===== Extracted information =====
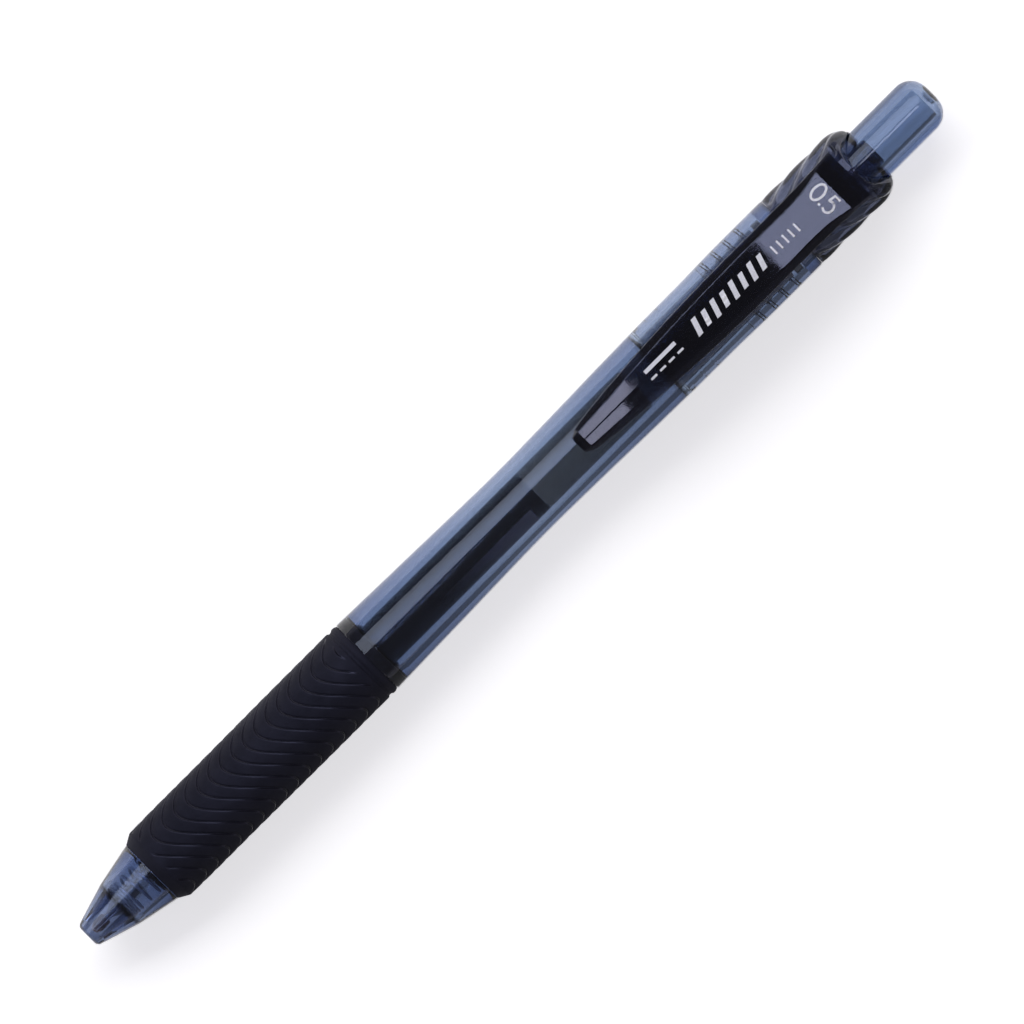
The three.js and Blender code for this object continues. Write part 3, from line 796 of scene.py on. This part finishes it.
def clip_half(station):
    """Half of the clip's section, from its ridge round to the middle of its underside: (across, height)."""
    top = clip_top(station)
    top_half, base_half, under = (
        smooth_line(knots, [station])[0] for knots in (CLIP_TOP_HALF, CLIP_BASE_HALF, CLIP_UNDER)
    )
    hug = max(0, min(1, (station - 120) / 3))
    cheek = under * (1 - hug) + hug * (math.sqrt(5.45**2 - (base_half - 0.15) ** 2) + 0.1)
    cheek += 0.07 * max(0, station - 127)
    side = max(cheek + 0.3, top - 0.7 * (base_half - top_half) - 0.05)
    rise = RIDGE * top_half
    ridge, edge, shoulder = (0, top + rise), (top_half, top), (base_half, side)
    foot, middle = (base_half, cheek), (0, under)
    section = [ridge, (0.16, top + rise - RIDGE * 0.16)]
    section += edge_round(ridge, edge, shoulder, 0.35)
    section += edge_round(edge, shoulder, foot, 0.25)
    section += edge_round(shoulder, foot, (base_half * 0.5, (cheek + under) / 2), 0.06)
    section.append((base_half * 0.5, (cheek + under) / 2 + 0.1 * hug))
    return [*section, middle]


def clip():
    stops = sorted(
        {84.3, 84.34, 84.42, 84.7, 85.1, CLIP_NOSE - 0.03, CLIP_NOSE, CLIP_NOSE + 0.03}
        | {CLIP_ROOT - 0.03, CLIP_ROOT, CLIP_ROOT + 0.03, CLIP_REAR - 0.04, CLIP_REAR}
        | set(steps(85.8, 127.8, 84))
        | set(steps(128.5, 130.6, 4))
    )
    sections = []
    for stop in stops:
        half = clip_half(stop)
        mirrored = [(-across, height) for across, height in reversed(half[1:-1])]
        sections.append([at(stop, across, height) for across, height in half + mirrored])
    return fit(lofted("clip_arm", sections, 50), "clip", "clip", "dark_smoke_plastic")


def clip_tongue():
    """The root tongue, which plugs into the crown."""
    half, top, low = TONGUE_HALF, 5.5, 4.7
    first, last, blunt = TONGUE_FROM, TONGUE_TO, 0.2
    sections = []
    for stop, under in ((first, low + 0.1), (first + blunt, low), (last - blunt, low), (last, low + 0.1)):
        section = ((-half, under), (half, under), (half, top), (-half, top))
        sections.append([at(stop, across, height) for across, height in section])
    piece = lofted("clip_tongue", sections)
    piece.data.materials.append(MATERIALS["dark_smoke_plastic"])
    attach(piece, "clip")


# ---- Printed marks on the clip ----


def on_clip(station, across):
    """A point just above the clip's top."""
    half = smooth_line(CLIP_TOP_HALF, [station])[0]
    height = clip_top(station) + RIDGE * max(0, half - abs(across))
    return at(station, across, height + 0.012)


def stroke(path, width):
    """Quads of a flat band of a given width along a path of (station, across) points."""
    left, right = [], []
    for i, (station, across) in enumerate(path):
        before, after = Vector(path[max(i - 1, 0)]), Vector(path[min(i + 1, len(path) - 1)])
        heading = (after - before).normalized() * width / 2
        left.append((station - heading.y, across + heading.x))
        right.append((station + heading.y, across - heading.x))
    return [(left[i], left[i + 1], right[i + 1], right[i]) for i in range(len(path) - 1)]


def print_marks(name, quads):
    """Thin closed plates of ink on the clip, one for each quad, cut fine enough to follow its arch."""
    points, faces = [], []
    thickness = Vector((0, 0, 0.012 * MM))
    for quad in quads:
        corners = [on_clip(*corner) for corner in quad]
        first = len(points)
        points += corners + [corner - thickness for corner in corners]
        faces += [tuple(first + k for k in range(4)), tuple(first + 7 - k for k in range(4))]
        for k in range(4):
            following = (k + 1) % 4
            faces.append((first + k, first + following, first + 4 + following, first + 4 + k))
    piece = solid(name, points, faces)
    piece.data.materials.append(MATERIALS["clip_print"])
    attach(piece, "clip")


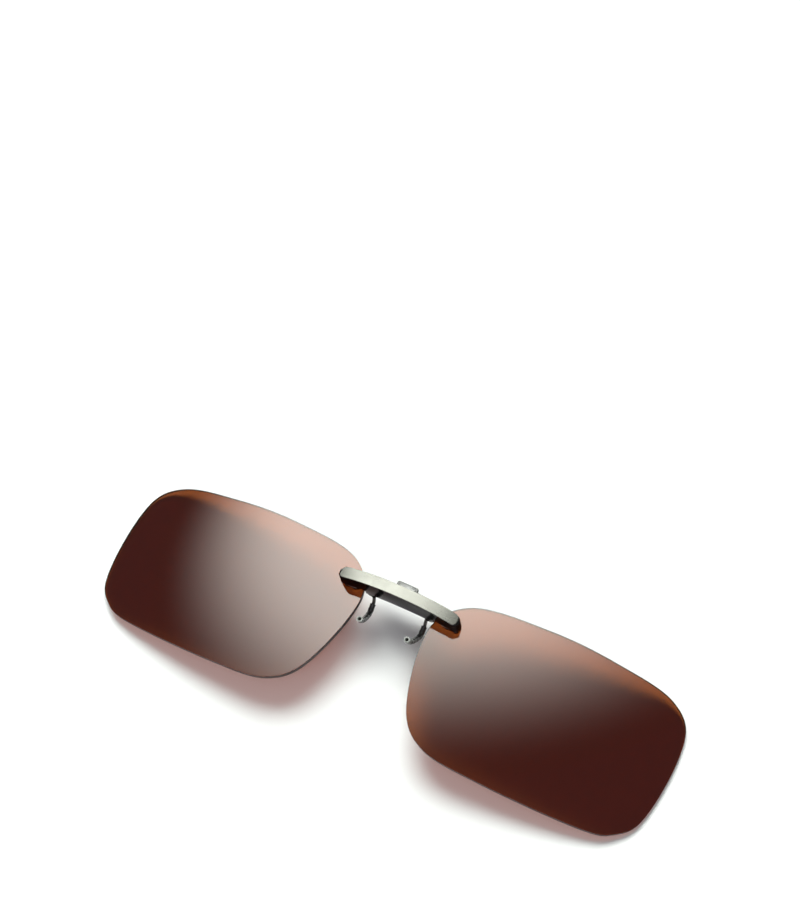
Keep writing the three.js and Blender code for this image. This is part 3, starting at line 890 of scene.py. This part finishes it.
class FLIP_OT_tab(bpy.types.Operator):
    """Models the thumb tab on the bar's top edge"""

    bl_idname = "flip_lenses.tab"
    bl_label = "Flip tab"

    def execute(self, context):
        low, high = (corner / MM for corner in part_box("flip_tab"))
        top = high.y + TAB_RISE
        outline = rounded_box(low.x, high.x, low.y - TAB_ROOT, top, TAB_CORNER)
        tab = prism(outline, low.z, high.z, "Z", 0.1, 2)
        inner = high.x - TAB_RIM
        notch = box((-inner, low.y - 1, high.z - TAB_NOTCH), (inner, top - TAB_TOP_RIM, high.z + 1), 0.03, 2)
        carve(tab, notch)
        finishes = [FINISHES["steel"], FINISHES["body"], FINISHES["face"]]
        floor_finish, side_finish, rim_finish = range(len(finishes))
        for finish in finishes:
            tab.data.materials.append(finish)
        for face in tab.data.polygons:
            inside = abs(face.center.x) < inner * MM
            sunk = high.z - 2 * TAB_NOTCH < face.center.z / MM < high.z - TAB_NOTCH / 2
            facing = face.normal.z > 0.9
            face.material_index = side_finish
            if facing and not inside:
                face.material_index = rim_finish
            if facing and inside and sunk:
                face.material_index = floor_finish
        settle(tab, "flip_tab_polished", "lens_carrier", finishes, ["flip_tab"], 30)
        return {"FINISHED"}


class FLIP_OT_lens_fixings(bpy.types.Operator):
    """Models the clamp plates, rivets and gaskets that hold the lenses"""

    bl_idname = "flip_lenses.lens_fixings"
    bl_label = "Lens fixings"

    def execute(self, context):
        matrix = clamp_matrix()
        plate_outline = rounded_box(FIXING_INNER, FIXING_OUTER, CLAMP_LOW, CLAMP_HIGH, CLAMP_CORNER)
        plate = prism(plate_outline, CLAMP_REAR, CLAMP_FRONT, "Z", 0.12)
        gasket_outline = rounded_box(FIXING_INNER, FIXING_OUTER, -GASKET_HALF, GASKET_HALF, GASKET_CORNER)
        gasket = prism(gasket_outline, GASKET_REAR, GASKET_FRONT, "Z", 0.06, 2)
        parts = [(plate, "clamp_plate", "clamp_plate_plated", "gunmetal", "body"),
                 (gasket, "lens_gasket", "lens_gasket_clear", "clear_plastic", "clear")]
        dome = [(RIVET_REAR, 0.38), (RIVET_REAR + 0.08, 0.6), (RIVET_REAR + 0.22, RIVET_HEAD),
                (RIVET_COLLAR, RIVET_HEAD)]
        shank = [(RIVET_COLLAR, RIVET_SHANK), (RIVET_FRONT, RIVET_SHANK)]
        for spot, x in (("inner", -RIVET_OFFSET), ("outer", RIVET_OFFSET)):
            rivet = turned(dome + shank, (x, 0.0), "Z", 0.04, 32)
            parts.append((rivet, f"{spot}_rivet", f"{spot}_rivet_domed", "steel", "steel"))
        for piece, cad_name, name, slot, finish in parts:
            place(piece, matrix)
            other = mirror_copy(piece)
            for side, one in (("right", piece), ("left", other)):
                settle(one, f"{side}_{name}", "lens_carrier", FINISHES[finish], [f"{side}_{cad_name}"])
        return {"FINISHED"}


def hook_line():
    """Centre line of the right claw from the top of its stem to its tip, in metres."""
    stem = [STEM_TOP.lerp(STEM_END, index / 10) for index in range(10)]
    curl = bezier(STEM_END, CURL_START_PULL, CURL_END_PULL, HOOK_TIP, 34)
    return [point * MM for point in stem + curl]


def shoulder_line():
    """Centre line of the right claw from its hub to the top of its stem, in metres."""
    last = len(SHOULDER) - 1
    line = []
    for index in range(last):
        p0, p1, p2, p3 = (SHOULDER[min(max(index + shift, 0), last)] for shift in (-1, 0, 1, 2))
        t1, t2 = (p2 - p0) / 2, (p3 - p1) / 2
        line += bezier(p1, p1 + t1 / 3, p2 - t2 / 3, p2, 6)[:-1]
    line.append(SHOULDER[last])
    return [point * MM for point in line]


def sleeve_swell(along):
    """Radius factor of the ribbed sleeve, along its length from 0 to 1."""
    return 1 + SLEEVE_RIB_SWELL * math.cos(along * 2 * math.pi * SLEEVE_RIBS)


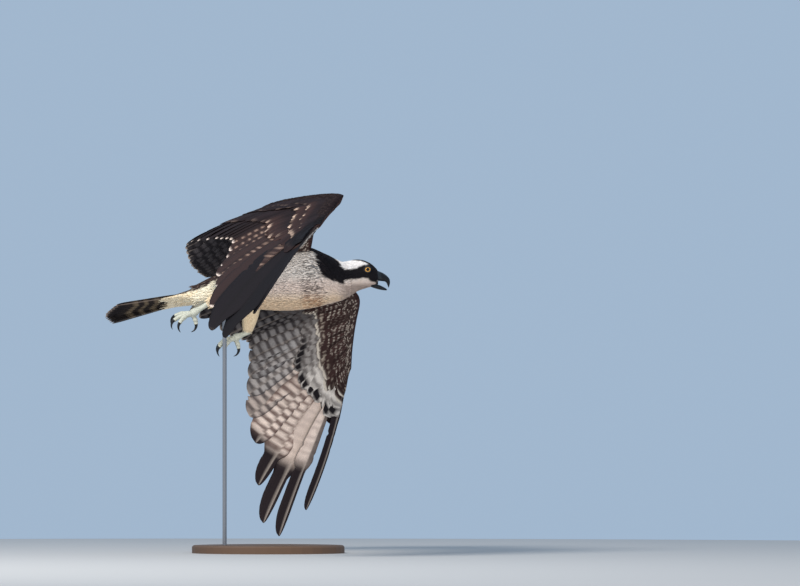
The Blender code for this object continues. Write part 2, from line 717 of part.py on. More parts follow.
def make_claw(name, base, along, side, inward, look):
    """A curved claw that starts a hair beyond the end of its toe."""
    down = np.cross(along, side) * inward
    points, radii = [], []
    here, steps, turn = base + along * GAP, 5, 95.0
    for step in range(steps + 1):
        angle = math.radians(turn * step / steps)
        points.append(here)
        radii.append(0.0031 * (1 - step / steps) ** 0.8 + 0.0004)
        here = here + (along * math.cos(angle) + down * math.sin(angle)) * CLAW_LENGTH / steps
    return finished(limb(name, points, radii, 8, side), look)


# Stand

def make_stand(base_look, rod_look):
    """The flat oval base and the rod that rises to the belly."""
    outline = []
    for height, inset in ((0.0, 0.0), (BASE_THICKNESS - 0.003, 0.0), (BASE_THICKNESS, 0.003)):
        centre = np.array((BASE_AHEAD, BASE_ASIDE, height))
        outline.append(oval(centre, np.array((1.0, 0, 0)), np.array((0, 1.0, 0)), BASE_LENGTH / 2 - inset,
                            BASE_WIDTH / 2 - inset, 40, 2.0))
    base = loft("stand_base", outline, (BASE_AHEAD, BASE_ASIDE, 0.0))
    foot = np.array((ROD_AHEAD, ROD_ASIDE, BASE_THICKNESS + GAP))
    top = np.array((ROD_AHEAD, ROD_ASIDE, SHOULDER_HEIGHT - 0.050))
    rod = limb_upright("stand_rod", foot, top, ROD_RADIUS, 16)
    combine(rod, [whole_body(GAP * 1.6)], "DIFFERENCE")
    return finished(base, base_look), finished(rod, rod_look)


def limb_upright(name, foot, top, radius, count):
    """A round upright rod."""
    rings = [oval(point, np.array((1.0, 0, 0)), np.array((0, 1.0, 0)), radius, radius, count, 2.0)
             for point in (foot, top)]
    return loft(name, rings, foot)


def centred():
    """The whole model moved so that the middle of its box stands over the origin."""
    bpy.context.view_layer.update()
    parts = list(bpy.data.collections[NAME].objects)
    corners = np.array([tuple(part.matrix_world @ vert.co) for part in parts for vert in part.data.vertices])
    low, high = corners.min(axis=0), corners.max(axis=0)
    shift = Vector((-(low[0] + high[0]) / 2, -(low[1] + high[1]) / 2, -low[2]))
    for part in parts:
        part.location += shift


def main():
    """Build the bird and its stand."""
    for old in list(bpy.data.objects):
        bpy.data.objects.remove(old)
    collection = bpy.data.collections.new(NAME)
    bpy.context.scene.collection.children.link(collection)

    white = material("white_feathers", (0.80, 0.74, 0.66), 0.85)
    cream = material("cream_feathers", (0.78, 0.66, 0.50), 0.85)
    brown = material("brown_feathers", (0.07, 0.045, 0.035), 0.75)
    horn = material("black_horn", (0.015, 0.015, 0.018), 0.35)
    scales = material("pale_scales", (0.62, 0.66, 0.60), 0.55)
    iris = material("yellow_eye", (0.75, 0.42, 0.05), 0.12)
    wood = material("stand_wood", (0.10, 0.06, 0.035), 0.45)
    steel = material("stand_steel", (0.35, 0.35, 0.36), 0.35, 1.0)

    torso = body_length("torso", 0.0, NECK_AT - GAP / 2, TRUNK_RINGS)
    finished(torso, white)
    neck = body_length("neck", NECK_AT + GAP / 2, SKULL_AT - GAP / 2, NECK_RINGS)
    finished(neck, white)
    make_head(white)
    make_bill("bill_upper", BILL_UPPER, horn, nostrils=True)
    make_bill("bill_lower", BILL_LOWER, horn)
    for side in (-1, 1):
        make_eye(side, iris)
    for side in ("left", "right"):
        make_wing(side, brown)
        make_leg(side, cream, scales, horn)
    make_tail(brown)
    make_stand(wood, steel)
    centred()


main()
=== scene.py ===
"""Osprey in banked flight on a display stand: skin, feathers and looks over the solids."""
import math

import bpy
import numpy as np
from mathutils import Matrix, Vector


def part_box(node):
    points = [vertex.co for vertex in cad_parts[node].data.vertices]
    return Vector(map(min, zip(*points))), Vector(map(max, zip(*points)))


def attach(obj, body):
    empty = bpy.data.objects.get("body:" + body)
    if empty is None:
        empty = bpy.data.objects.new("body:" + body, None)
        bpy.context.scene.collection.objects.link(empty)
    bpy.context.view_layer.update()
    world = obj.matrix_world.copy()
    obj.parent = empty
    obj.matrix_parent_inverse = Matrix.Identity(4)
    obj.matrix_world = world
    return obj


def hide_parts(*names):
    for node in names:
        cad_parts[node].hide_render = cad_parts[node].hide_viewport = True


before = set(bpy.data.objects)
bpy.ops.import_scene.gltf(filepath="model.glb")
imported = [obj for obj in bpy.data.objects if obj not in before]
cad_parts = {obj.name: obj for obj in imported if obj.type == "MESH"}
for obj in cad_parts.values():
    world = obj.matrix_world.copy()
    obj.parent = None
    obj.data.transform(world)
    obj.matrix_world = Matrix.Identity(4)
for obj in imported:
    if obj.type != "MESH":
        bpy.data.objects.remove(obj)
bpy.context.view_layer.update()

RANDOM = np.random.default_rng(7)
TURN = 2 * math.pi

# Attitude of the body and of the head, in degrees, and the middle of the shoulders
YAW, PITCH, BANK = -4.1, 9.6, 23.8
HEAD_YAW, HEAD_PITCH, HEAD_BANK = -1.0, 0.5, 5.0
ROD_AHEAD, ROD_ASIDE, SHOULDER_HEIGHT = -0.168, 0.0, 0.553
rod_low, rod_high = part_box("stand_rod")
CENTRE = np.array(((rod_low[0] + rod_high[0]) / 2 - ROD_AHEAD, (rod_low[1] + rod_high[1]) / 2 - ROD_ASIDE,
                   SHOULDER_HEIGHT))

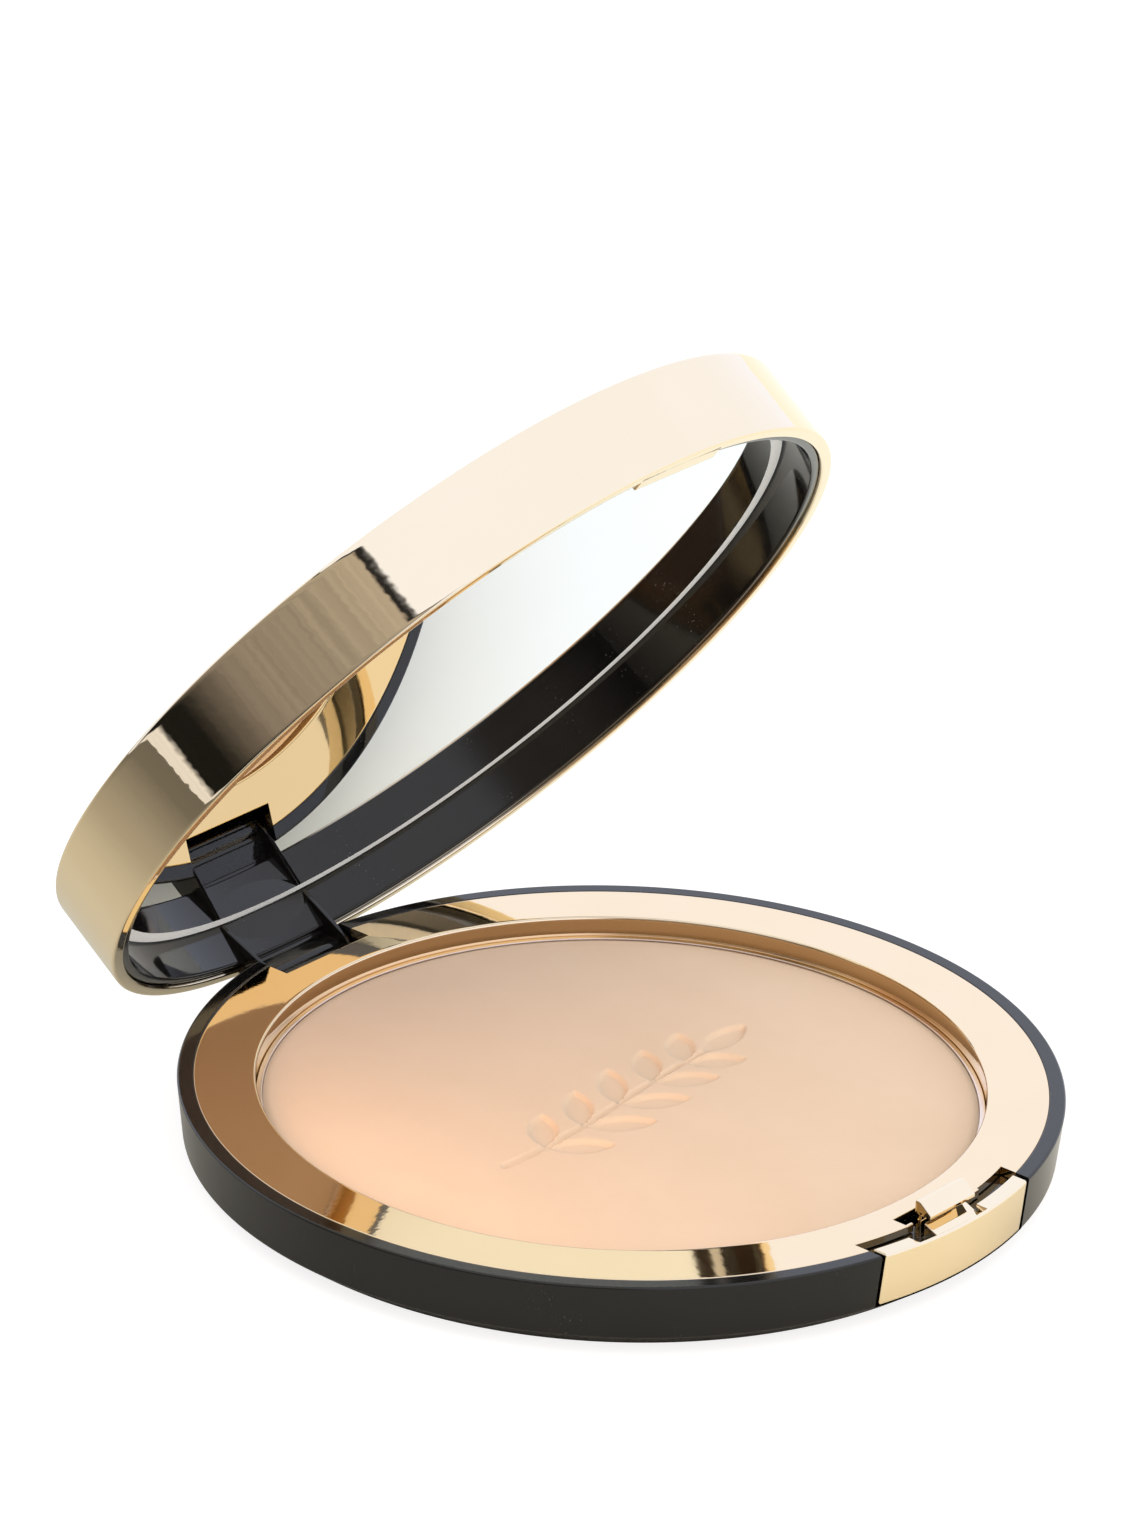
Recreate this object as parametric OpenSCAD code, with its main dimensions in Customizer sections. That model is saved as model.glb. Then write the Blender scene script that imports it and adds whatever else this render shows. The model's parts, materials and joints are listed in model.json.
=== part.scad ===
// Round powder compact: a low base with a pressed-powder pan, a hinged lid
// with a mirror inside it, and a push button with a sprung catch at the front.
// Millimetres, +Z up. The origin is the centre of the base's underside.
// The hinge is at +Y and the button at -Y. The lid is shown open.

/* [Case] */
// Outer radius of the base and the lid
case_r = 40; // [39:0.5:42]
// Height of the base, from the table to its flat top
base_h = 7; // [6.8:0.1:7.6]
// Height of the undercut round the foot, below the side wall
undercut_h = 1.8; // [1.6:0.1:1.8]
// How far the foot sits inside the side wall's lower edge
foot_inset = 2.45; // [1.8:0.05:2.6]
// How far the side wall leans in from its top to its bottom
wall_lean = 0.55; // [0.3:0.05:0.7]
// Chamfer on the base's outer top edge
edge_chamfer = 0.15; // [0.1:0.05:0.3]

/* [Trim ring and powder] */
// Outer radius of the trim ring's flat flange
ring_r = 38.5; // [38.3:0.1:38.6]
// Radius of the opening inside the trim ring
well_r = 32.9; // [32:0.1:33]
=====
- [Stated problem] Only the lines from the beginning of the material above through the line with "return [*section, middle]" are wanted; extract them exactly.

- [Response]
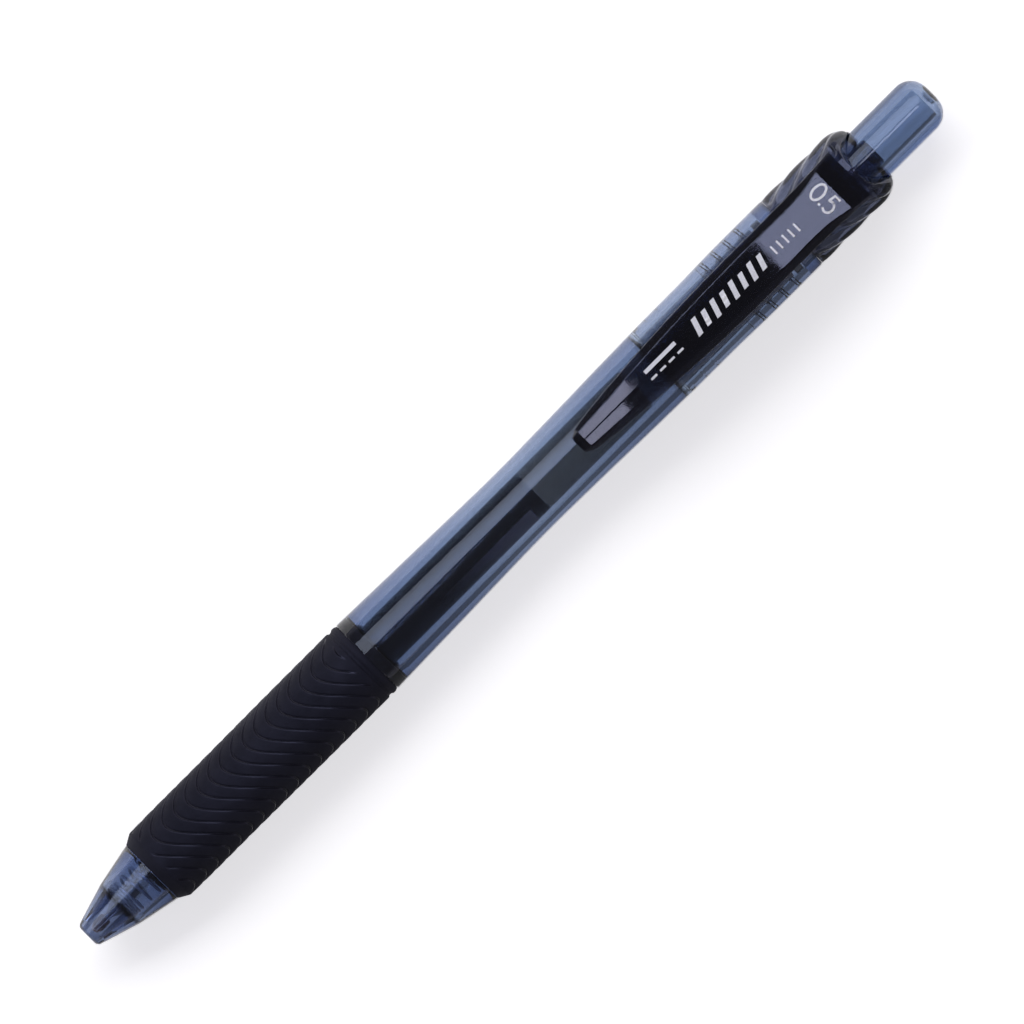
The three.js and Blender code for this object continues. Write part 3, from line 796 of scene.py on. This part finishes it.
def clip_half(station):
    """Half of the clip's section, from its ridge round to the middle of its underside: (across, height)."""
    top = clip_top(station)
    top_half, base_half, under = (
        smooth_line(knots, [station])[0] for knots in (CLIP_TOP_HALF, CLIP_BASE_HALF, CLIP_UNDER)
    )
    hug = max(0, min(1, (station - 120) / 3))
    cheek = under * (1 - hug) + hug * (math.sqrt(5.45**2 - (base_half - 0.15) ** 2) + 0.1)
    cheek += 0.07 * max(0, station - 127)
    side = max(cheek + 0.3, top - 0.7 * (base_half - top_half) - 0.05)
    rise = RIDGE * top_half
    ridge, edge, shoulder = (0, top + rise), (top_half, top), (base_half, side)
    foot, middle = (base_half, cheek), (0, under)
    section = [ridge, (0.16, top + rise - RIDGE * 0.16)]
    section += edge_round(ridge, edge, shoulder, 0.35)
    section += edge_round(edge, shoulder, foot, 0.25)
    section += edge_round(shoulder, foot, (base_half * 0.5, (cheek + under) / 2), 0.06)
    section.append((base_half * 0.5, (cheek + under) / 2 + 0.1 * hug))
    return [*section, middle]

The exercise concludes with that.